Pada Nyepi, umat sudah terbiasa dengan brata (pengendalian diri). saat Nyepi umat terbiasa melakukan Catur Brata penyepian yaitu Amati Karya(tidak bekerja), Amati Geni (tidak menyalakanapi), Amati lelungan (tidak bepergian),dan Amati lelanguan(tidak bersenang senang). Selama pandemi, brata yang umat lakukan malah lebih masif melalui 5M yaitu memakai masker, mencuci tangan, menjaga jarak, menjahui kerumunan dan mengurangi mobilitas. Sebuah penendalian diri yang bahkan hingga detik ini sangat susah untuk dilakukan secara disiplin. Mengingat umat adalah mahluk sosial dengan tradisi gotong royong yang kental. Hingga akhirnya, sunyi tak bisa dihindari. Biasanya acara Yadnya dihadiri ratusan hingga ribuan umat, kini dibatasi hanya 50 orang misalnya. Sisi baiknya sunyi menjadi sebab berkurangya polusi suara dan polusi udara di Bali.
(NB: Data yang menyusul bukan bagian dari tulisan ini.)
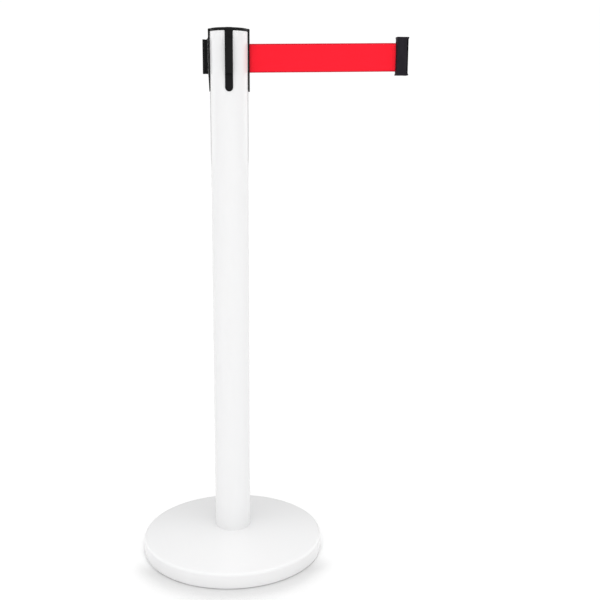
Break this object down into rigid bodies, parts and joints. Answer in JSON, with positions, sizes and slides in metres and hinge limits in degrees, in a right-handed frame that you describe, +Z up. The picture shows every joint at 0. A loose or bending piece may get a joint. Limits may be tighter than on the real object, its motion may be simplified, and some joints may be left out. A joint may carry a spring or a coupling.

Ditinjau dari dimensi waktu bahwa pada hari Tilem Kasanga bertetapan dengan waktu pergantian tahun menurut Caka. Pada hari tilem kasanga ini menjadi peralihan tahun Caka menurut perhitungan Hindu Bali. Keadaan ini yang menyebabkan bahwa Hari Nyepi merupakan tahun Caka baru yang jatuh pada Sasih Kadasa. Kata kadasa pada sasih kadasa di samping berarti kesepuluh juga dapat diinterprestasikan dengan kata yang berarti bersih. Oleh karena itu, Hari Raya Nyepi diadakan paruh terang pertama(penanggal pisan) masa kesepuluh( sasih kadasa), merupakan hari pertama yang dipandang hari bersih untuk memulai dengan lembaran hidup baru pada tahun baru Caka.
Setelah setahun hidup dengan penendalian diri, apakah pada tahun yang baru ,apakah pada tahun yang baru umat telah terbiasa? Sebab tak ada yang tau kapan usainya pandemi ini. Sebab, bukan Bali saja yang merasakan , melainkan seluruh dunia.
Menarik garis makna kadasa sebagai sepuluh yang diartikan bersih. Brata yang umat lakukan karena pandemi hendaknya di pandang menjadi momen bersih-bersih diri (bhuana alit) dan semesta(bhuana agung). Bahwa selama ini, bhuana alit telah dikuasai sifat rajas (keserakahan)dan tamas(kenafsuan) dalam mencapai tujuan kehidupan. Selama bali menjadi destinasi pariwisata dunia, bhuana agung pun mendapat dampak buruk nya. Mulai dari pencemaran lingkungan akibat sampah,alih fungsi lahan, hingga persoalan krisis air.
Selai itu,harus ada langkah penyeimbangan bersih bersih pikiran. Mengapa mebanten menggunakan sajen yang akhirnya menimbulkan banyak sampah? Mengapa brata harus dilakukan saat Nyepi? Maka tidak ada jawaban nak mulo keto terhadap segala hal yang dilakukan umat, termasuk menjawab pertanyaan-pertanyaan tersebut. Sebab, yakin segala hal tersebut ada makna yang harus dimaknai.